AKUNTANSI, TRANSPARANSI DAN AKUNTABILITAS KEUANGAN PUBLIK (SEBUAH TANTANGAN) OLEH : ABDUL HAFIZ TANJUNG, SE.,M.Si.,Ak. (Dosen Universitas Nasional Pasim)
PENDAHULUAN Pemerintah Indonesia telah melakukan reformasi manajemen keuangan negara baik pada pemerintah pusat maupun pada pemerintah daerah dengan ditetapkannya paket undang-undang bidang keuangan negara, yaitu UU 17 Tahun 2003 tentang Keuangan Negara, UU 1 Tahun 2004 tentang Perbendaharaan Negara.

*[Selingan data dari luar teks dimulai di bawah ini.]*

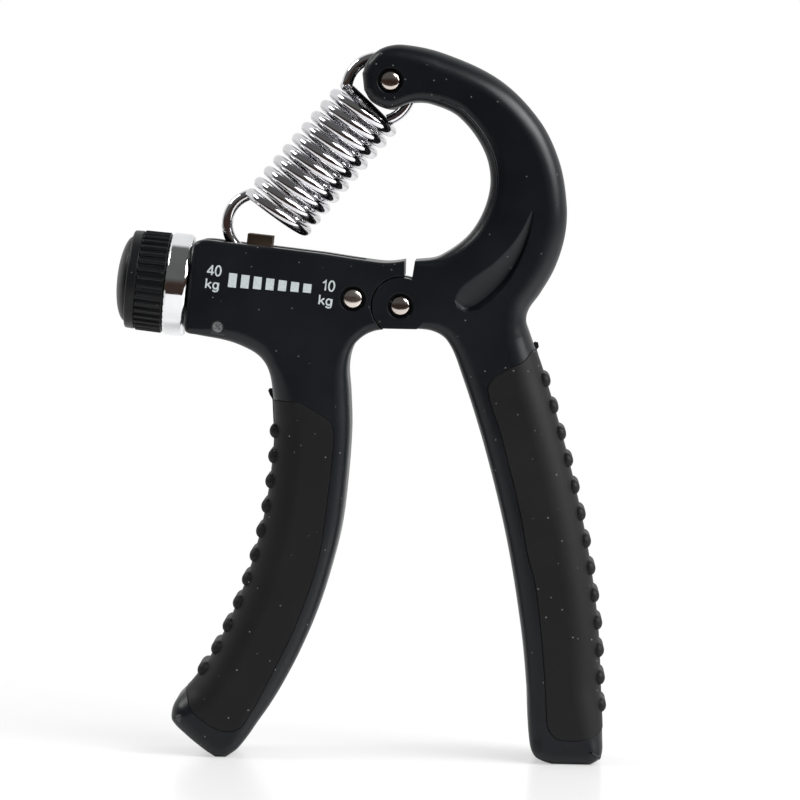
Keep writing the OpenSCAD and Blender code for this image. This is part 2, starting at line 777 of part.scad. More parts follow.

Peraturan perundang-undangan tersebut menyatakan bahwa Gubernur/Bupati/Walikota menyampaikan rancangan peraturan daerah tentang pertanggungjawaban pelaksanaan APBD kepada DPRD berupa laporan keuangan yang telah diperiksa oleh Badan Pemeriksa Keuangan, selambat-lambanya 6 (enam) bulan setelah tahun anggaran berakhir. Laporan Keuangan disusun dan disajikan sesuai dengan Standar Akuntansi Pemerintahan (PP 24 tahun 2005).
Disamping Undang-undang dan peraturan pemerintah tersebut, Menteri Dalam Negeri mengeluarkan Permendagri No 13 Tahun 2006 Tentang Pedoman Pengelolaan Keuangan Daerah, sebagaimana telah diubah dengan Peraturan Menteri Dalam Negeri Nomor 59 Tahun 2007 Tentang Perubahan Atas Peraturan Menteri Dalam Negeri Nomor 13 Tahun 2006 Tentang Pedoman Pengelolaan Keuangan Daerah. Pada Intinya semua peraturan tersebut menginginkan adanya transparansi dan akuntabilitas dalam pengelolaan keuangan daerah.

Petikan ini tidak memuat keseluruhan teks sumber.